■ Do this ■
State how many lines of the records contain the string "with", and give no other information.

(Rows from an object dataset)
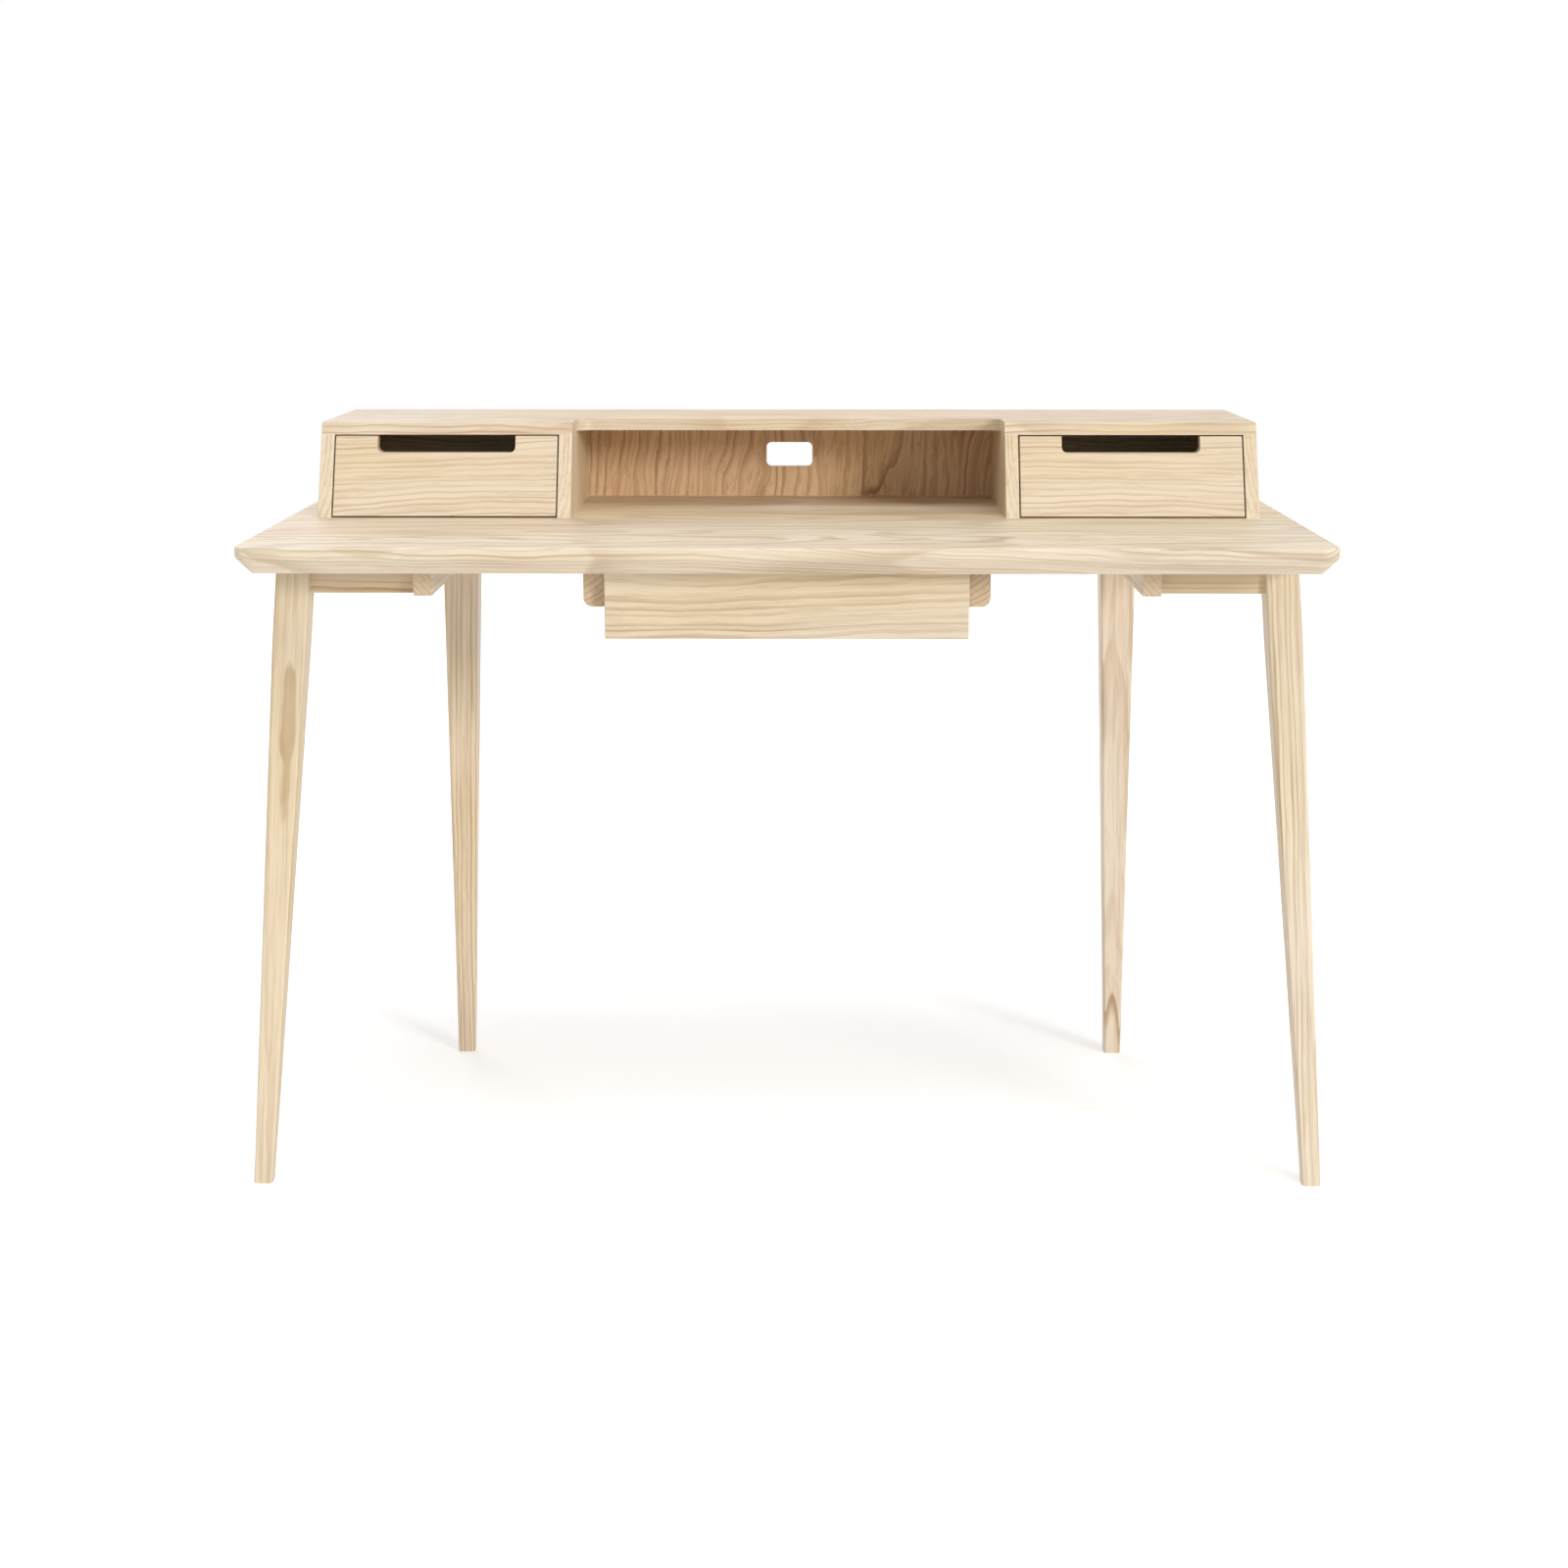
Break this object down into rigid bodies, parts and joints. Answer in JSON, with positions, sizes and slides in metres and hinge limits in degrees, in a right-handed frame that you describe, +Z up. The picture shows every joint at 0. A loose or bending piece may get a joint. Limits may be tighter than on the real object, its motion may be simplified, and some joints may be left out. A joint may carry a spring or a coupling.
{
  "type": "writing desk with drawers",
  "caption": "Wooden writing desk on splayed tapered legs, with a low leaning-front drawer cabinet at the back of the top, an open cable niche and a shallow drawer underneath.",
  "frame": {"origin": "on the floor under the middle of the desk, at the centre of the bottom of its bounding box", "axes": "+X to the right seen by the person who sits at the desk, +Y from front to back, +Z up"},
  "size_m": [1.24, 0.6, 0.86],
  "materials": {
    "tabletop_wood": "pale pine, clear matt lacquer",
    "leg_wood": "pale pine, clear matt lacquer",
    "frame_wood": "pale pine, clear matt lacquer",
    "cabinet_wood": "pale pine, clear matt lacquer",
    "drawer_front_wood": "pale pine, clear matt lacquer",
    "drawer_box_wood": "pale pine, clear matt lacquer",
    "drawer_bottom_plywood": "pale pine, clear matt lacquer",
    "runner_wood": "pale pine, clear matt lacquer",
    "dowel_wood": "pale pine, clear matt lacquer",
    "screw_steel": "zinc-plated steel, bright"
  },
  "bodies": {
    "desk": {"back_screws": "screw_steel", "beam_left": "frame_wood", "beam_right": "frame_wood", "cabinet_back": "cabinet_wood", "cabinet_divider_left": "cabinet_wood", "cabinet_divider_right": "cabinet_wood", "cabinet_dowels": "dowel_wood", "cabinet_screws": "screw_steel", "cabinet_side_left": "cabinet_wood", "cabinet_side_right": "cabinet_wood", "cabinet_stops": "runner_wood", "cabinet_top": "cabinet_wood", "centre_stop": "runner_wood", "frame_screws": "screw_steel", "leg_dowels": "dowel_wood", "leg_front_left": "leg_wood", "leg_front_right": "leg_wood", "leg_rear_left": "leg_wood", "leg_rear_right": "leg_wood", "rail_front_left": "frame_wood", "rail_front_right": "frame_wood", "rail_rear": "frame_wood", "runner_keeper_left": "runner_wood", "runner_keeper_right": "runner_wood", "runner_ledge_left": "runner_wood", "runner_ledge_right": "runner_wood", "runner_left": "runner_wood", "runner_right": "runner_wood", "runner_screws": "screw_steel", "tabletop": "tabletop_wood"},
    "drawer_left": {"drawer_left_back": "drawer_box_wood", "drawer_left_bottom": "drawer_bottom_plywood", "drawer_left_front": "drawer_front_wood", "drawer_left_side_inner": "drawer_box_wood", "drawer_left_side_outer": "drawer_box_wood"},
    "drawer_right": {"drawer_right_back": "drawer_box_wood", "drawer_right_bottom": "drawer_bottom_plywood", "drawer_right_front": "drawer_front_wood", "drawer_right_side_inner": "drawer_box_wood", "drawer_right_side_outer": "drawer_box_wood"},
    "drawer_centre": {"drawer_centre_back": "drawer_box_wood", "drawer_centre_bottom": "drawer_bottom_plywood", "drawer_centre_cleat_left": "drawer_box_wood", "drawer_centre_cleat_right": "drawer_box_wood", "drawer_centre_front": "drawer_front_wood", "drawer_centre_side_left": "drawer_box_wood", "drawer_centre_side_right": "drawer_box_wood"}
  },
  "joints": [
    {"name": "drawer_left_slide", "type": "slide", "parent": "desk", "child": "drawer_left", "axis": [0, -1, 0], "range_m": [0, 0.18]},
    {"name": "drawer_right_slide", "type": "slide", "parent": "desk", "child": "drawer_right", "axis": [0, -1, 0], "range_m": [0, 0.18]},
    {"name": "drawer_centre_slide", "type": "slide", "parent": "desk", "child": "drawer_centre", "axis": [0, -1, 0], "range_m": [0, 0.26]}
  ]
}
* * *
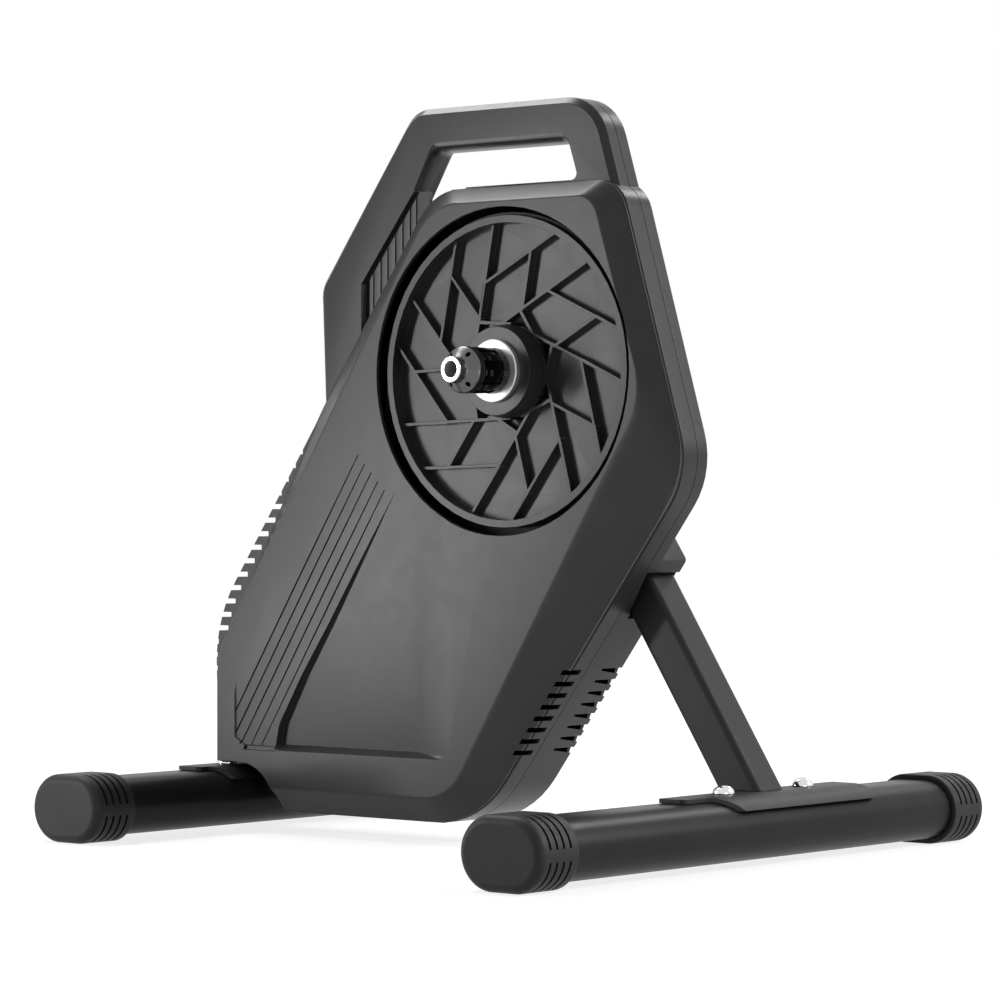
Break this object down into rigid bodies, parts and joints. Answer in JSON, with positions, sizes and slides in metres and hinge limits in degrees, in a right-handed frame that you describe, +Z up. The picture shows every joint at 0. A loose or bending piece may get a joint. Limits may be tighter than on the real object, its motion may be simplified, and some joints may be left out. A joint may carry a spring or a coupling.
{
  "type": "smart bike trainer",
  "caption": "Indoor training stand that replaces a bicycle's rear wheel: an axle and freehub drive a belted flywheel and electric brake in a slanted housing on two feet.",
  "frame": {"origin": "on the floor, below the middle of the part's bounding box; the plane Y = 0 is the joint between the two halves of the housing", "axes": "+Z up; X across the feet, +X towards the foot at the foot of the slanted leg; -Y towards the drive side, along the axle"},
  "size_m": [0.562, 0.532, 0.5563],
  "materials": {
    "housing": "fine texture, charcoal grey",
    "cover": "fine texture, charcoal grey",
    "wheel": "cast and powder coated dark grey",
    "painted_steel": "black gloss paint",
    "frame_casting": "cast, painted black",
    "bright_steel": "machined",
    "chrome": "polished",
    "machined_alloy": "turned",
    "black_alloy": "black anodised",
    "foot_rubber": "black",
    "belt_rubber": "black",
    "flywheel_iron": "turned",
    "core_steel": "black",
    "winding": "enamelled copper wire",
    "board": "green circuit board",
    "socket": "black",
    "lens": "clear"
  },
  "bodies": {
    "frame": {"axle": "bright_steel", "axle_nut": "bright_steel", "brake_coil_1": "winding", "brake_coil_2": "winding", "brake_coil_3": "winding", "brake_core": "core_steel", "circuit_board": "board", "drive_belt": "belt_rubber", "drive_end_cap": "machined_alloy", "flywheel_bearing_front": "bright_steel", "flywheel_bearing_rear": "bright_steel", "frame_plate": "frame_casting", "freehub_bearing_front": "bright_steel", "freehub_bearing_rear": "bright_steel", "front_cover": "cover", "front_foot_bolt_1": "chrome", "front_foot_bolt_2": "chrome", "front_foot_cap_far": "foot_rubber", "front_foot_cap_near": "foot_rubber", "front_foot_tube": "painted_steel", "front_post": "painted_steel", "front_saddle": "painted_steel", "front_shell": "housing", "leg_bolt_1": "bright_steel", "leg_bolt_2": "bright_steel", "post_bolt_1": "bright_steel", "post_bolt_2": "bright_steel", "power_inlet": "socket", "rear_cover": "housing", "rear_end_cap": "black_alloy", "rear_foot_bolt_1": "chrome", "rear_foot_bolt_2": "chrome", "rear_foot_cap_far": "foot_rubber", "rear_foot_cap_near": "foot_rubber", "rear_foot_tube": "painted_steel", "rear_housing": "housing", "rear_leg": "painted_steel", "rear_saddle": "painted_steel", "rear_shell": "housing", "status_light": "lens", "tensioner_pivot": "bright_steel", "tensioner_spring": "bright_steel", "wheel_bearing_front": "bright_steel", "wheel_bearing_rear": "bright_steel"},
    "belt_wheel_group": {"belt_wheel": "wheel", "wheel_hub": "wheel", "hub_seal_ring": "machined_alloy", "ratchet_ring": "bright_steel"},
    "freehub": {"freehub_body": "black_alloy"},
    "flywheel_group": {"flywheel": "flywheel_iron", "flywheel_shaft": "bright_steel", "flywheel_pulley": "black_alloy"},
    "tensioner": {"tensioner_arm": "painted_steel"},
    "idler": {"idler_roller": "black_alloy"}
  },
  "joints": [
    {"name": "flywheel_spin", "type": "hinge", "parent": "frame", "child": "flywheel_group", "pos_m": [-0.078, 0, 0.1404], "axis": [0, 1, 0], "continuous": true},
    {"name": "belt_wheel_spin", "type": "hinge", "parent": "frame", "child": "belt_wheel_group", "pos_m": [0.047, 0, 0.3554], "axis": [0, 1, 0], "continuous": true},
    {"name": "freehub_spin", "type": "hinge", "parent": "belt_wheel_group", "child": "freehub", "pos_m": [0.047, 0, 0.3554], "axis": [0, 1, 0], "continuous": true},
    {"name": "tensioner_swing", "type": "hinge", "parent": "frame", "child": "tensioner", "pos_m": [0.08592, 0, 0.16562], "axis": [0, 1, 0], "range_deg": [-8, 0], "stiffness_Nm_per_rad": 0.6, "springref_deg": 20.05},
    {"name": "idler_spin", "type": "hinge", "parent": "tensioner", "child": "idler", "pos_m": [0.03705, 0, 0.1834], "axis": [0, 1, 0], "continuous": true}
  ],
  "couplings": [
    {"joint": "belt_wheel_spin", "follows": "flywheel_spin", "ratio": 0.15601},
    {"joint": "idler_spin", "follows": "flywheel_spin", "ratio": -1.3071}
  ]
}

■ Solution ■
4